I personally thought the episode’s most enticing prospect was with the character that Andrea encountered in the jungle. I did enjoy her desperate escape, too. It did feel apparent that she was unlikely to be reunited with the rest of the group so I did wonder if we weren’t just going to watch her run to an exhausted collapse where she would meet her end. She didn’t. No. Instead she was ‘saved’ by a strange figure in a hood, wielding a sword and carting around what looked like a couple of armless walkers, chained, and subservient!

What the hell?

Considering that The Walking Dead was launched from a comic book, this was the first moment that felt like a comic book origin. The character in the woods was so outlandish, so extreme and bizarre, it felt too strange to be real. It’ll be interesting to see how the show plays it. This new character immediately feels otherworldly and ultra cool so I expect the first task The Walking Dead will have to deal with is making this strange character retain their allure whilst also making them believable.

I expect the figure in the hood will probably be a female, which might make for an interesting dynamic between Andrea and this newcomer. Whether they get along and become a weird duo remains to be seen, but if it means Andrea’s character can turn the corner from the obnoxious and suicidal traits she’s generally conjured it’ll be an improvement.

This second season of The Walking Dead has been a triumph, for me. I’ve really enjoyed it, and it’s more than answered the question of whether it was able to manage with a longer episode run. (I also know that there were background issues regarding creative control passing away from original showrunner Frank Darabont, which is also something that the show has absorbed without any dip in quality – quite the opposite.) With Shane dead, the secret out about what Rick heard in the facility at the end of last season's finale, it feels like the show has brought itself to a resolution with much of what it had set up and is now set on charting new ground with as close to a clean slate as it can muster. Sorry to see it end, can’t wait to see it return.

What was the best part?

Not often I’ll say this, I imagine, but the scenes with Andrea escaping in the jungle to then be confronted by the hooded figure with the sword were just too cool to ignore. Long after the episode has finished and I’ve been left thinking about all that I saw, that figure in the woods and the walkers chained and following them was what my thoughts kept coming back to. It was altogether too strange and intriguing and, of all the elements this episode laid down for the next season, it was this that had me wanting to see what happens next more than anything else.

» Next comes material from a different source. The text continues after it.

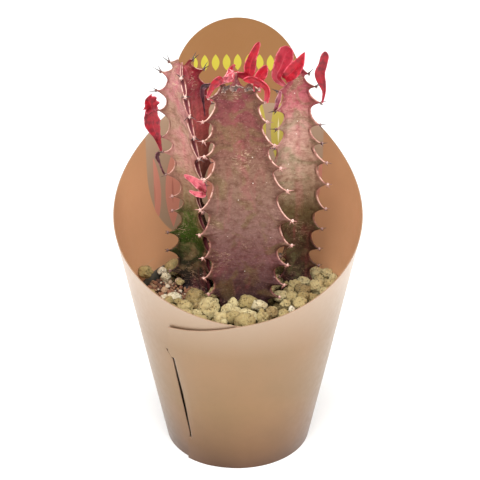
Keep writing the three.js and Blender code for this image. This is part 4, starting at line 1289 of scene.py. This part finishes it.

What do I think will happen next?

Assuming the figure in the cloak that Andrea encountered is operating alone, then their experiences will perhaps initially be a side plot that ticks along independently. The main plot must surely feature Rick and his group finding (or being found by) the people at the facility close to where they ended up. Whatever and whoever they find there, I expect that even if they are initially offered the hand of friendship then conflict and jeopardy will find them sooner rather than later. The one thing I’ve seen many times over in this genre is that any apparently well-organised, controlling force invariably means deep-down bad news and they aren’t interested in doing the right thing on a humanitarian level.